GLOBAL – The United Nations’ Food and Agriculture Organization’s (FAO) Cereal Price Index declined nearly 5% in May, its lowest in two years, underpinned by significant drops in the price indices for vegetable oils and cereals.

According to FAO, the decline was led by a 9.8% drop in corn due to a favorable production outlook along with sluggish demand for imports.

In addition, FAO’s vegetable oil price index slid by 8.7% month on month, reflecting large oilseed supplies and weak demand for palm oil averaging 48% below its year-earlier level.

FAO’s price index, which tracks the most globally-traded food commodities, averaged 124.3 points in May against a revised 127.7 for the previous month, a 2.6 percent dip and as much as 22.1 percent below the all-time high reached in March 2022.

World wheat prices also declined, by 3.5 percent, reflecting ample supplies and the new extension of the Black Sea Grain Initiative.

However, international prices of rice continued to increase in May, sustained by Asian purchases and tighter supplies in some exporting countries, such as Viet Nam and Pakistan.

In its Cereal Supply and Demand Brief, FAO said the early prospects for the 2023-24 season point to a likely 1% increase in global cereal production in 2023 to reach 2.813 billion tonnes.

The predicted increase rests on anticipated gains for corn, rice, and sorghum, while wheat and barley outputs might fall below their 2022 levels.

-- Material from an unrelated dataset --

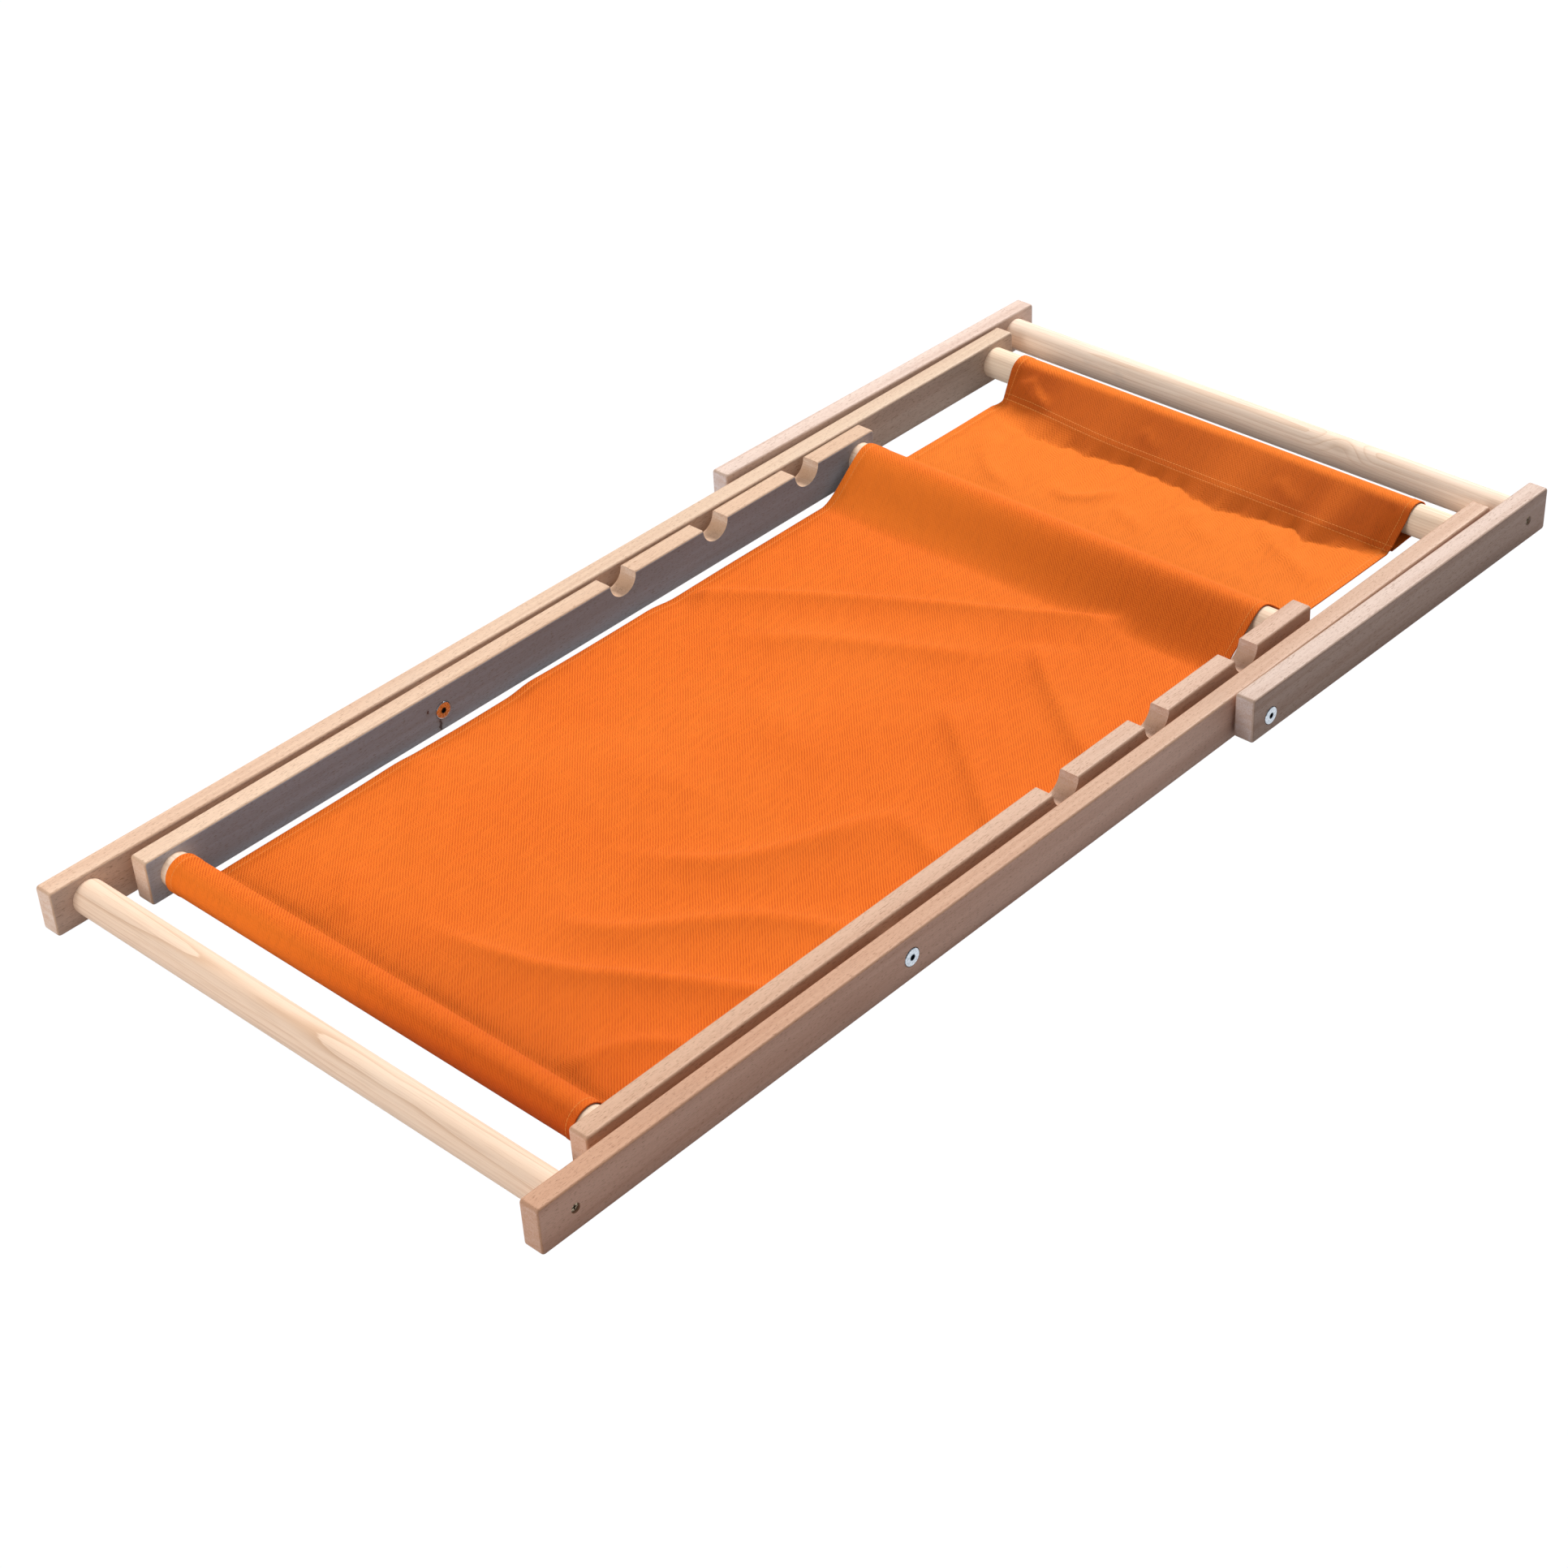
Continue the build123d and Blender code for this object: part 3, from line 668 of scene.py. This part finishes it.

FAO’s first forecast for world cereal utilization in 2023/24 is now pegged at 2 803 million tonnes, up 0.9 percent from the 2022/23 level, mainly due to higher feed use, largely of maize, followed by growth in food consumption, especially of wheat and rice.

Based on these initial forecasts, global cereal stocks in 2023/24 could rise by 1.7 percent above their opening levels and reach a record level of 873 million tonnes, while the world cereal stock-to-use ratio would decline marginally to 30.4 percent.

World trade in cereals in the 2023/24 marketing season is forecast at 472 million tonnes, near the 2022/23 level, as increased traded volumes of coarse grains and rice (January-December 2024 trade for rice) are foreseen to offset an expected decline in global wheat trade.